A canção “favela venceu” do cearense Don L é a mais escutada de seu mais recente lançamento, o disco “Roteiro Pra Aïnouz, Vol. 2”. A canção dá um novo sentido ao mote tornado famoso nos últimos anos com a ascensão financeira de seletos artistas periféricos brasileiros de funk e rap. A reapropriação da frase-título repetida no refrão ganha camadas em seus contrapontos: diferentemente do seu primeiro uso, aqui a vitória nunca é individual ou monetária - toda construção bem-sucedida é, afirma o rapper, coletiva.
Esta música agora aparece numa versão remix - se unem a Don L o novato de Fortaleza Bakkari e a unanimidade Djonga. Os MCs rimam suas versões da temática proposta em cima da mesma batida, nos moldes que os rappers norte-americanos faziam nos anos 2000.
Nesta canção, ao mesmo tempo em que o bordão julgado neoliberal por muitos é ressignificado, lhe ampliando os sentidos e possibilidades, na batida o produtor Nave Beatz recorta e altera as cantorias da versão ao vivo de “Rap das Armas” dos funkeiros Cidinho e Doca pro sucesso dos MCs Junior e Leonardo, transmutando-as em novas melodias, e as harmonizando na rítmica da jovem vertente musical chamada drill - que influencia fortemente o funk brasileiro atual. É circular. Como se pode notar neste breve parágrafo, não só o tema da música é vencer pela organização em comunidade(s), mas a própria foi pensada e realizada assim. Nada mais natural que trazer outros representantes da cultura para darem as suas visões sobre o tema - um estabelecido e outro em ascensão.

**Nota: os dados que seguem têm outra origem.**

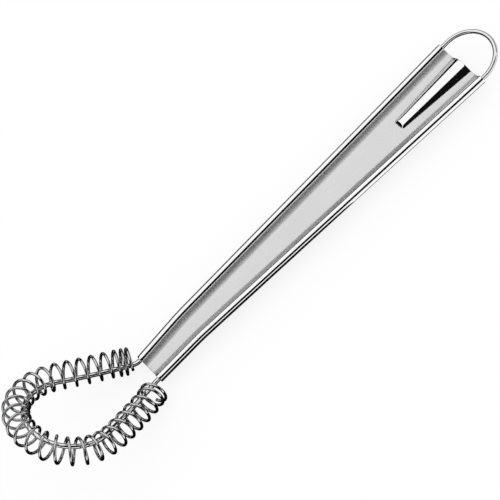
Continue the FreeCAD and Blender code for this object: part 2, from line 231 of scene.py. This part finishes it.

A imagem que ilustra o lançamento é um caso à parte: uma pintura do artista plástico Desali, de Belo Horizonte (MG). “A pintura que fiz pro Don L é inspirada em uma foto do Carlos Lamarca ensinando mulheres a atirar , é uma releitura para os tempos atuais”, diz ele. A obra então foi exibida em Belo Horizonte “numa instalação chamada ‘Para os Guardados’. Lá fizemos uma rifa, e o dinheiro arrecadado foi destinado para a AMPARAR, que é uma ONG de apoio a pessoas em cárcere privado e seus familiares”, contou o artista.
Desali é formado e pós-graduado em Artes Plásticas pela Escola Guignard (UEMG). Seu trabalho transita por múltiplas linguagens, como a fotografia, a ação performativa, o vídeo e a pintura, que tem sido sua principal expressão, na qual utiliza diversas técnicas, como pinturas em acrílica sobre madeira, aguadas sobre tela e a pintura em técnica mista onde a colagem de diversos materiais se mistura com a tinta acrílica em um suporte de tecido e madeira.
Abordando temas como o cotidiano na periferia e a realidade dos jovens negros no Brasil, Desali propõe uma narrativa sobre o presente, pautada pela exclusão social e a segregação dos espaços urbanos nas grandes cidades.
A
arte para redes sociais é de Filipi Filippo, responsável pelas capas de
Caro Vapor, RPAs 3 e 2, e a animação da pintura é de Felipe Macedo, que
já trabalhou com Emicida e Russo Passapusso.